I'm not so sure about that... his points are quite lucid, and he's
making the case for being a "common carrier". Spam is like
telemarketing (which you point out in your analogy), and the ISP
(toad.com in this case) is like Bell Canada. Bell Canada has no right
to force filtered calls on me. To say that they are at fault for
running an "open phone switch" that just allows anyone to make a call
to me would be ridiculous. There should still be ways of dealing with
the telemarketers (laws, as you mentioned, about calling people at
obscene hours), but those should put the blame where it exists: on the
perpetrators themselves and not on the network that allowed them to do
what they did.
> Currently people who misconfigure servers and daemons aren't doing
> anything wrong or illegal.
He's not misconfiguring his daemon: it's meant to be an open relay.
It's like that for a reason, and there's nothing wrong with that.
> However, imagine if a nation wide call center
> (read : telemarketers) had a computer glitch that resulted in a call
> center on the East coast calling people at 6am on the West coast.
Then that call center would be liable, and not the phone network(s)
that allowed the call to make it to you.
> If this was rapidly fixed it is quite doubtful that charges would be
> applied.
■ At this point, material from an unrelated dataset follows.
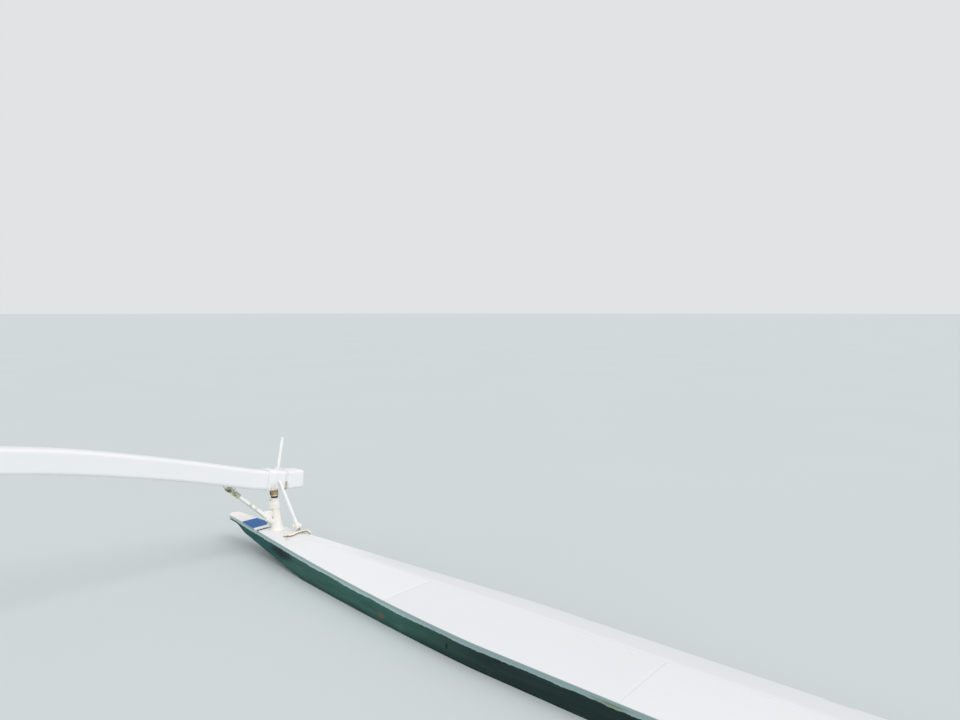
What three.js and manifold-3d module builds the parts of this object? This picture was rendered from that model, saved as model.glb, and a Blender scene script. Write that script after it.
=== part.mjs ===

It is illegal btw to make telemarketing calls outside of certain
> times. Let's imagine that the person who owns the call center decides
> it's just "not worth his time" to maintain the call center regularly. The
> above glitch happens quite often, resulting in frequent breaches of the
Again, deal with the source of the problem and not unduly hinder other
people who are not causing the problem.
> If this was the case, no one would find it odd if they were charged,
> convicted and fined with a breach of the law, and of negligence. However,
> people who configure servers irresponsibly are literally let off of the
> hook, irreguardless of the economic and mental distress it causes.
You've switched your analogy: it's not the people who configured the
server that is the problem (like it's not the phone network's fault if
someone can call you at 6 am). It's the telemarketer's (spammer's)
fault, and they need to be dealt with.
> worse, companies attempt to fool you into thinking that the "let's not do
> a serious code audit, wait for a deadly bug to occur, and then patch 6
> months afterwords" is a normal occurrence.
This (and the ensuing paragraphs on Software Quality and Liability) is
outside the issue at hand: the servers have properly audited and
maintained code on them (there was no "bug" that allowed the open
relay to happen: it is purposefully like that), and it is all about
what the owners of the server choose to do with them. In this case,
send on any mail it receives (regardless of the source) to its'
intended destination. A good thing to do.
> However, rather than blither and blather about this, back to the point at
> hand. The above info correlates with the article you posted in several
> ways. Firstly, whether it is configuring software so that it operates
> correctly, or writing software so it does so, reasonable efforts must be
> made to test your machine.
As stated above: the software is (most likely) performing correctly.
It would pass any test on quality and configuration. It was a
conscious choice to properly configure it to pass on any mail that it
received (as it would pass on any internet packet that it received).
> If spam is illegal, you would be an accomplice
> if you happen to allow people to use your server to spam.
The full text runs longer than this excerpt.